Trusts may be created to protect funds of an individual and can be effective and efficient way of mitigating tax. Tax planning and Trusts are intrinsically linked as both help to protect the value of endowment you leave to your loved ones, whether it’s your spouse, children or grandchildren.

They may be set up in a person’s lifetime or in a Will to take effect on death.

There are many types of Trusts, including:

  • Bare Trust
  • Discretionary or Accumulation Trust
  • Interest in Possession Trust
  • Heritage or Charitable Trust
  • Non-resident Trust
  • Parental Trust for minors
  • Vulnerable Beneficiary Trust
  • Business Property Relief Trust
  • Revocable Life Insurance Trust
  • Asset Protection Trust
  • Special Needs Trust
  • Spendthrift Trust
  • Tax By-pass Trust

Properly drafted, Trusts can fulfil your lifetime wishes, whilst having a considerable amount of tax. BES Legal Ltd put their years of experience and expertise into practice to decide whether a Trust will benefit your situation. We help with the set-up of Trusts, advise how to deal with HM Revenue and Customs and advise as to the costs of setting up a Trust and running it in the long-term.

Important Facts About Wills and Probate

  • If you are living with a partner but not married (or in a civil partnership) the Inheritance Tax spouse relief which passes property to your spouse tax free DOES NOT apply, however long you have been living together.
  • On marriage, all former Wills are automatically revoked. Beware; if you have made a Will in favour of your partner and then marry him/her, you MUST make a new Will, as the previous Will, will become invalid on marriage.
  • If you get divorced, any gift to your former spouse takes effect as if your spouse had died on the date of your decree absolute.
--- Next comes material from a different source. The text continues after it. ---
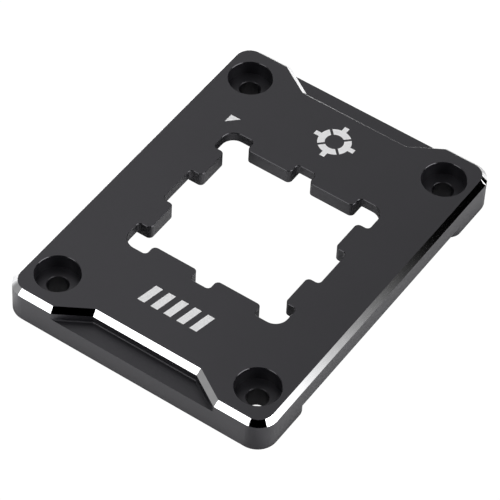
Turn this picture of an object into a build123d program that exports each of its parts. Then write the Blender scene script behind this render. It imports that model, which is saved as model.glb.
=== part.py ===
from build123d import *
import os

# Contact frame for a square land grid array processor: one plate milled from
# aluminium bar, which four screws draw down over the processor.
# X runs across the plate, Y along it and Z up. The origin is the middle of
# the plate, on the plane that its two end bars stand on. Sizes in millimetres.

# Plate
PLATE_LENGTH = 75.0
PLATE_WIDTH = 56.0
PLATE_HEIGHT = 8.0
CORNER_RADIUS = 4.0
RIM_CHAMFER = 1.0
FOOT_CHAMFER = 1.0

# Broken edges: of the window and the screw holes, and of their mouths under the end bars
EDGE_BREAK = 0.1
BORE_MOUTH_BREAK = 0.4

# Screw holes, with the seat of the screw head sunk below the top face
SCREW_PITCH_X = 43.0
SCREW_PITCH_Y = 60.0
SCREW_BORE = 4.0
HEAD_BORE = 8.4
HEAD_SEAT_DEPTH = 3.0

# Recess in the top of each end, a trapezoid open to the end wall
RECESS_DEPTH = 2.5
RECESS_REACH = 3.9
RECESS_INNER_WIDTH = 22.2
RECESS_MOUTH_WIDTH = 34.8
RECESS_CORNER_RADIUS = 0.5
RECESS_MOUTH_RADIUS = 1.2
RECESS_ROOT_FILLET = 0.3

# Window over the processor, and the two tabs that reach into it from each side
WINDOW_SPAN = 34.1
WINDOW_CORNER_RADIUS = 2.6
TAB_REACH = 2.5
TAB_GAP_ENDS = 4.1
TAB_WIDTH_ENDS = 9.6
TAB_GAP_SIDES = 8.8
TAB_WIDTH_SIDES = 7.2
TAB_NOSE_RADIUS = 0.9
TAB_ROOT_RADIUS = 0.8

# Depths below the top face of the surfaces on the underside
POCKET_CEILING_DEPTH = 2.0
TAB_UNDERSIDE_DEPTH = 3.0
SOCKET_CEILING_DEPTH = 4.0
RELIEF_CEILING_DEPTH = 5.0

# Pocket over the processor package, and the wider one over its socket
PACKAGE_POCKET = 40.6
PACKAGE_POCKET_RADIUS = 2.0
SOCKET_POCKET = 46.0
SOCKET_POCKET_RADIUS = 3.0

# Relief between the end bars, whose inner corners are rounded
RELIEF_LENGTH = 47.4
FOOT_CORNER_RADIUS = 2.5

# How far tools run past the faces they cut, and when two places are the same
CLEAR = 1.0
TOLERANCE = 1e-4


def level(depth):
    """Height of a surface that lies a given depth below the top face."""
    return PLATE_HEIGHT - depth


def raised(sketch, bottom, top):
    """Prism on a plan sketch between two heights."""
    return extrude(Pos(0, 0, bottom) * sketch, top - bottom)


def mirrored_four(shape):
    """A shape in the first quadrant of the plan, repeated in all four."""
    pair = [shape, mirror(shape, Plane.YZ)]
    return pair + [mirror(each, Plane.XZ) for each in pair]


def slab():
    """Upper part of the plate, as long and wide as the whole frame."""
    outline = RectangleRounded(PLATE_WIDTH, PLATE_LENGTH, CORNER_RADIUS)
    return raised(outline, level(RELIEF_CEILING_DEPTH), PLATE_HEIGHT)


def end_bar():
    """The bar under the far end, which is one of the frame's two feet."""
    reach = (PLATE_LENGTH - RELIEF_LENGTH) / 2
    centre = (PLATE_LENGTH + RELIEF_LENGTH) / 4
    outline = Pos(0, centre) * Rectangle(PLATE_WIDTH, reach)
    outer = outline.vertices().group_by(Axis.Y)[-1]
    outline = fillet(outer, CORNER_RADIUS)
    inner = outline.vertices().group_by(Axis.Y)[0]
    outline = fillet(inner, FOOT_CORNER_RADIUS)
    bar = raised(outline, 0, level(RELIEF_CEILING_DEPTH))
    sole = bar.faces().sort_by(Axis.Z)[0]
    return chamfer(sole.edges(), FOOT_CHAMFER)


def end_recess():
    """Tool for the trapezoid recess in the top of the far end."""
    wall_y = PLATE_LENGTH / 2 - RECESS_REACH
    end_y = PLATE_LENGTH / 2
    inner_x = RECESS_INNER_WIDTH / 2
    mouth_x = RECESS_MOUTH_WIDTH / 2
    flare_x = mouth_x + RECESS_MOUTH_RADIUS
    past_y = end_y + CLEAR
    outline = make_face(
        Polyline(
            (-inner_x, wall_y),
            (inner_x, wall_y),
            (mouth_x, end_y),
            (flare_x, end_y),
            (flare_x, past_y),
            (-flare_x, past_y),
            (-flare_x, end_y),
            (-mouth_x, end_y),
            close=True,
        )
    )
    inner = outline.vertices().group_by(Axis.Y)[0]
    outline = fillet(inner, RECESS_CORNER_RADIUS)
    mouth = outline.vertices().group_by(Axis.Y)[-2].sort_by(Axis.X)[1:-1]
    outline = fillet(mouth, RECESS_MOUTH_RADIUS)
    tool = raised(outline, level(RECESS_DEPTH), PLATE_HEIGHT + RECESS_DEPTH)
    floor = tool.faces().sort_by(Axis.Z)[0]
    root = [edge for edge in floor.edges() if edge.center().Y < end_y - TOLERANCE]
    return fillet(root, RECESS_ROOT_FILLET)


def screw_hole():
    """Tool for one screw hole: a bore, its wider seat for the head, and broken edges."""
    bore = SCREW_BORE / 2
    head = HEAD_BORE / 2
    seat = level(HEAD_SEAT_DEPTH)
    past_bore = bore + BORE_MOUTH_BREAK + CLEAR
    past_head = head + EDGE_BREAK + CLEAR
    profile = make_face(
        Polyline(
            (0, -CLEAR),
            (past_bore, -CLEAR),
            (bore, BORE_MOUTH_BREAK),
            (bore, seat - EDGE_BREAK),
            (bore + EDGE_BREAK, seat),
            (head, seat),
            (head, PLATE_HEIGHT - EDGE_BREAK),
            (past_head, PLATE_HEIGHT + CLEAR),
            (0, PLATE_HEIGHT + CLEAR),
            close=True,
        )
    )
    tool = revolve(Plane.XZ * profile, Axis.Z)
    return Pos(SCREW_PITCH_X / 2, SCREW_PITCH_Y / 2) * tool


def tab_strips(reach):
    """Plan of the eight tabs, each a strip that runs out from its nose."""
    nose = WINDOW_SPAN / 2 - TAB_REACH
    strips = []
    for gap, width, turn in (
        (TAB_GAP_ENDS, TAB_WIDTH_ENDS, 90),
        (TAB_GAP_SIDES, TAB_WIDTH_SIDES, 0),
    ):
        middle = (gap + width) / 2
        for side in (0, 180):
            for offset in (-middle, middle):
                strip = Pos(nose + reach / 2, offset) * Rectangle(reach, width)
                strips.append(Rot(0, 0, turn + side) * strip)
    return strips


def window_outline():
    """Plan of the window: a square that the tabs notch, with rounded corners."""
    outline = Rectangle(WINDOW_SPAN, WINDOW_SPAN) - tab_strips(TAB_REACH + CLEAR)
    half = WINDOW_SPAN / 2
    nose = half - TAB_REACH
    corners, noses, roots = [], [], []
    for vertex in outline.vertices():
        far_x = abs(abs(vertex.X) - half) < TOLERANCE
        far_y = abs(abs(vertex.Y) - half) < TOLERANCE
        at_nose = min(abs(abs(vertex.X) - nose), abs(abs(vertex.Y) - nose)) < TOLERANCE
        if far_x and far_y:
            corners.append(vertex)
        elif at_nose:
            noses.append(vertex)
        else:
            roots.append(vertex)
    for places, radius in (
        (corners, WINDOW_CORNER_RADIUS),
        (noses, TAB_NOSE_RADIUS),
        (roots, TAB_ROOT_RADIUS),
    ):
        at = [tuple(place) for place in places]
        picked = [v for v in outline.vertices() if nearest(v, at) < TOLERANCE]
        outline = fillet(picked, radius)
    return outline


def nearest(vertex, places):
    """Distance from a vertex to the nearest of some places."""
    return min((Vector(*place) - Vector(*tuple(vertex))).length for place in places)


def underside():
    """Tool for the stepped pocket under the window, which leaves the tabs."""
    package = RectangleRounded(PACKAGE_POCKET, PACKAGE_POCKET, PACKAGE_POCKET_RADIUS)
    socket = RectangleRounded(SOCKET_POCKET, SOCKET_POCKET, SOCKET_POCKET_RADIUS)
    between_tabs = package - tab_strips(PACKAGE_POCKET)
    upper = raised(between_tabs, level(TAB_UNDERSIDE_DEPTH), level(POCKET_CEILING_DEPTH))
    middle = raised(package, level(SOCKET_CEILING_DEPTH), level(TAB_UNDERSIDE_DEPTH))
    lower = raised(socket, -CLEAR, level(SOCKET_CEILING_DEPTH))
    return upper + middle + lower


def contact_frame():
    """The whole frame, as it leaves the mill."""
    bar = end_bar()
    frame = slab() + bar + mirror(bar, Plane.XZ)
    recess = end_recess()
    frame -= recess + mirror(recess, Plane.XZ)
    frame = chamfer(top_face(frame).outer_wire().edges(), RIM_CHAMFER)
    window = raised(window_outline(), -CLEAR, PLATE_HEIGHT + CLEAR)
    frame -= [window, underside()]
    rims = [edge for wire in top_face(frame).inner_wires() for edge in wire.edges()]
    frame = chamfer(rims, EDGE_BREAK)
    return frame - mirrored_four(screw_hole())


def top_face(frame):
    """The face that the marks and the screw holes are on."""
    return frame.faces().sort_by(Axis.Z)[-1]


os.makedirs("parts", exist_ok=True)
part = contact_frame()
part.label = "contact_frame"
export_step(part, "parts/contact_frame.step")
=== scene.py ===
import math

import bmesh
import bpy
from mathutils import Matrix, Vector


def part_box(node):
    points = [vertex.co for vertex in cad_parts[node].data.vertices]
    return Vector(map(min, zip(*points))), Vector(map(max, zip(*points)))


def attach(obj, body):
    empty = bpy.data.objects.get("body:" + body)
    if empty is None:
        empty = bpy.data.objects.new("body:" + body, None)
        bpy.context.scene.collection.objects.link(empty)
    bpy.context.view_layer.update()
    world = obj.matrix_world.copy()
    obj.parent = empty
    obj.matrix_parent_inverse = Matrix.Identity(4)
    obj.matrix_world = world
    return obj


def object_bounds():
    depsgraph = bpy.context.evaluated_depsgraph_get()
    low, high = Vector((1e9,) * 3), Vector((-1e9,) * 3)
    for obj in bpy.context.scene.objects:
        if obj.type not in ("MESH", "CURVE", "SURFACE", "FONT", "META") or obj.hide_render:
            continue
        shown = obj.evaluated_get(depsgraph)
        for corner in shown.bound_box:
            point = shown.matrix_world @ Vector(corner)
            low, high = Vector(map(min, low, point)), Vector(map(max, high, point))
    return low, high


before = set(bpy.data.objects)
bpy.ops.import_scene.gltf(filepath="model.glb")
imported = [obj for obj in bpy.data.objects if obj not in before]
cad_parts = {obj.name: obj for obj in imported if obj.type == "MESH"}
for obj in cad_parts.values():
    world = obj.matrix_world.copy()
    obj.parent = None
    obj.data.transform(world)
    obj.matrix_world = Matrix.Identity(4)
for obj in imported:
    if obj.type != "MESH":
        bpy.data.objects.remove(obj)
cad_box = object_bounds()

# Looks of a milled contact frame: black anodised aluminium with a bright cut rim and pale etched marks.
# Everything is in metres, in the frame of the solid: X across the plate, Y along it, Z up.

MM = 0.001
PLATE = "contact_frame"
PLATE_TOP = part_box(PLATE)[1].z

# Rim chamfer and broken edges: what tells their facets from the rest of the mesh. The rim in the back notch
# lies beyond START. Its inner side reaches to SIDE at either hand, and its right side from there to MOUTH.
RIM_CHAMFER = 1.0 * MM
CHAMFER_SLOPE = math.cos(math.radians(45))
SLOPE_TOLERANCE = 0.1
EDGE_BREAK = 0.1 * MM
BACK_NOTCH_START = 32.0 * MM
BACK_NOTCH_SIDE = 11.0 * MM
BACK_NOTCH_MOUTH = 17.2 * MM

# Black anodising: its darkest and palest dye, the size of its mottle, its pits and its grain, and its gloss
DYE = ((0.0062, 0.0062, 0.0078), (0.0078, 0.0078, 0.0098))
DYE_MOTTLE = 9 * MM
PIT_SIZE = 0.5 * MM
PIT_STRENGTH = 0.25
GRAIN_SIZE = 0.18 * MM
GRAIN_STRENGTH = 0.5
GRAIN_DEPTH = 0.01 * MM
ANODISED_IOR = 1.62
ANODISED_TINT = (0.95, 0.93, 1.0, 1)
BODY_ROUGHNESS = (0.38, 0.46)
BROKEN_EDGE_ROUGHNESS = (0.14, 0.22)

# Bare cut metal: its darkest and palest tone, the cutter's faint lines, and its haze at the left and right
METAL = ((0.86, 0.86, 0.87), (0.92, 0.92, 0.93))
METAL_MOTTLE = 2 * MM
CUT_LINE_SIZE = 3 * MM
CUT_LINE_STRETCH = (1, 1, 60)
CUT_LINE_DEPTH = 0.004 * MM
CUT_LINE_STRENGTH = 0.3
CUT_LINE_HAZE = 0.02
RIM_HAZE = (0.03, 0.03)
NOTCH_INNER_HAZE = (0.28, 0.15)
NOTCH_RIGHT_HAZE = (0.22, 0.22)

# Laser etching: its darkest and palest tone, its frost, and the hatch that the beam leaves
ETCHING = ((0.93, 0.93, 0.94), (0.99, 0.99, 1.0))
FROST_SIZE = 0.12 * MM
FROST_ROUGHNESS = (0.6, 0.8)
FROST_DEPTH = 0.008 * MM
FROST_STRENGTH = 0.4
HATCH_SIZE = 1.5 * MM
HATCH_STRETCH = (1, 25, 1)

# Where most of a noise's values lie
NOISE_SPAN = (0.3, 0.7)

# Etched marks on the top face: how proud they stand, their places from its middle, and their sizes. FACETS
# is the number of straight steps in each arc of the target.
MARK_RISE = 0.01 * MM
BAR_COUNT = 5
BAR_WIDTH = 1.5 * MM
BAR_HEIGHT = 4.4 * MM
BAR_LEAN = 0.9 * MM
BAR_ROW_LENGTH = 13.6 * MM
BAR_ROW_Y = -24.15 * MM
TARGET_CENTRE = Vector((0.2, 25.8)) * MM
TARGET_RADII = (1.8 * MM, 3.2 * MM)
TARGET_REACH = 4.3 * MM
TARGET_TICK = 1.0 * MM
TARGET_GAP = 0.5 * MM
TARGET_FACETS = 16
CORNER_MARK = [Vector((-19.0, 20.1)) * MM, Vector((-19.0, 18.0)) * MM, Vector((-16.9, 20.1)) * MM]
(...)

If you are merely separated, your spouse will still have the same rights as if you were still living together.
  • There is a new nil rate band called main residence nil rate band which started in 2017, by which, individuals with direct descendants who have a main residence can pass a residence to a direct descendent on death and obtain a further £100,000 relief from inheritance tax.
  • If you die without having made a Will, your whole estate WILL NOT pass to your spouse. The Government Rules of Intestacy will apply and your spouse will only receive £250,000 plus half of the remainder of your estate.
  • Your debts do not die with you! Your executors will be liable to discharge your debts.
  • If all beneficiaries agree, the provisions in a Will can be varied after death by way of a Deed of Variation, also known as a Deed of Family Arrangement.
  • If you have given away your main residence to one or more of your children, or anyone else but continue to live at the property, on your death, for Inheritance Tax purposes it will be treated as if you never made the gift.